There has been a much greater contribution by American Jews to general biblical studies. Harry Orlinsky, who directed the Jewish Publication Society's translation of the Torah (1962), also served on the committee which produced the Revised Standard Version of the Old Testament (1952). The commentary based on the JPS translation and edited by W.Gunther Plaut and others for the Union of American Hebrew Congregations (1981) plainly accepts the methods and results of biblical criticism, while recognising that there is still considerable resistance in some quarters (The Torah: A Modern Commentary (1981), pp.xxi-xxiv). American and Israeli Jews have contributed to the Anchor Bible series, along with Roman Catholics and Protestants, and the JPS Torah Commentary takes full account of general critical work. Jewish scholars play a full part in the activities of the Society for Biblical Literature in America, and it is much more common for American Jewish biblical scholars to hold university posts and even to teach in Christian seminaries.

Biblical scholarship also flourishes in Israel, though here perhaps the main contributions have been to textual criticism and biblical history and geography and archaeology. The Dead Sea Scrolls have obviously received a lot of attention. But there have also been substantial contributions to exegesis by such scholars as Moshe Greenberg, Moshe Weinfeld and Menahem Haran. When I was working on the Elijah and Elisha stories a couple of years ago I found the work of Alexander Rofé the most stimulating. The only drawback is thatthe bulk of their work is in modern Hebrew, which means that it is only accessible to a minority of scholars.

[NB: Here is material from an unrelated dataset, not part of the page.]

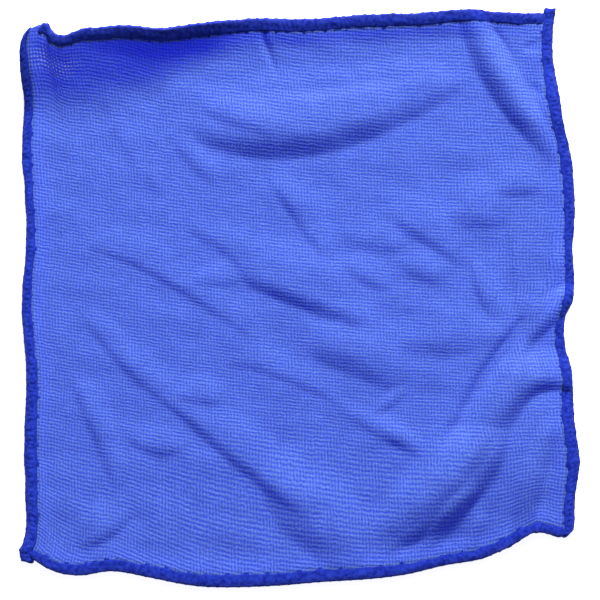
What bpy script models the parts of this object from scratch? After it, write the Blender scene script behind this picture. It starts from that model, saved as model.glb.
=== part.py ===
"""A square microfibre cleaning cloth, lying loose on a flat surface.

One panel of soft warp-knitted cloth, cut square, whose four raw edges are each bound by their own run of
overlock stitching. The left and right runs were sewn over the back and front ones, and a short end of the
thread chain is left on where they run off the cloth.

Metres, +Z up. The cloth lies on Z = 0 and is seen from above, with +X to the right and +Y to the back.
A place on the cut panel is (across, along): the distance from its left edge and from its front edge,
as if the panel were flat. Tables are in millimetres.
"""

import bpy
import bmesh
import numpy as np
from mathutils.geometry import delaunay_2d_cdt

MM = 0.001

# The cut panel and the thread that binds it
CLOTH_SIDE = 250 * MM  # both ways, to the outside of the edging
SHEET_THICKNESS = 1.0 * MM
EDGING_WIDTH = 5.6 * MM
EDGING_THICKNESS = 2.8 * MM
THREAD_WALL = 0.5 * MM  # thread below, above and outside the panel's edge
GAP = 0.3 * MM  # between any two pieces

# Where the panel's edge lies inside the edging
PANEL_INSET = THREAD_WALL + GAP
PANEL_RISE = THREAD_WALL + GAP
RISE_FADES_BY = 14 * MM  # inside this distance from the edge the panel lies on the surface again
SLOT_DEPTH_IN_CHAIN = 0.3 * MM  # what is left of the slot where the edging holds no cloth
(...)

But I have the impression that Jewish scholars in Britain today generally accept biblical criticism in principle without being particularly interested in pursuing it. Alan Unterman says that 'the whole subject of biblical criticism is a very sensitive one' (Jews: Their Religious Beliefs and Practices (1981), p.39), though Nicholas De Lange thinks that biblical interpretation is 'a living tradition in which modern scholarship can take its rightful place.' (Judaism (1986), p.65). A few years ago I contributed to a composite introduction to the Hebrew Bible (Stephen Bigger, ed., Creating the Old Testament: The Emergence of the Hebrew Bible (1989)) which was intended to be written from Jewish, Christian, Muslim and humanist perspectives. In the event the sections on 'The Authority and Use of the Hebrew Bible' from Muslim and humanist perspectives were written by the (Christian) editor. The Jewish contributors, Dan Cohn-Sherbok and Sybil Sheridan, for the most part restrict themselves to expounding traditional Jewish approaches, leaving critical matters to others. In the chapter on the Psalms, there was to have been a contribution on 'The Psalms in Jewish Worship' by, I think, Jonathan Magonet, but he withdrew, and I found myself writing that section as well as the rest of the chapter. I quote this in support of my impression that not many Jewish scholars are interested in such joint enterprises. Dan Cohn-Sherbok has written his own introduction to the Hebrew Bible, in which he says that 'there is a general recognition among modern biblical critics - including Reform, Conservative and Reconstructionist Jews - that the Pentateuch was not written by Moses. Rather, it is seen as a collection of traditions originating at different times in ancient Israel.' He also speaks of a First, Second and Third Isaiah, and says of the book of Daniel that 'most scholars contend that it was composed in the second century BCE' (The Hebrew Bible (1996), pp.5,85-90,209). But once again his reading list contains relatively few books or articles by Jewish scholars, and only one, as far as I can tell, by a British Jewish scholar, Jonathan Magonet's Form and Meaning: Studies in the Literary Techniques in the Book of Jonah (1976).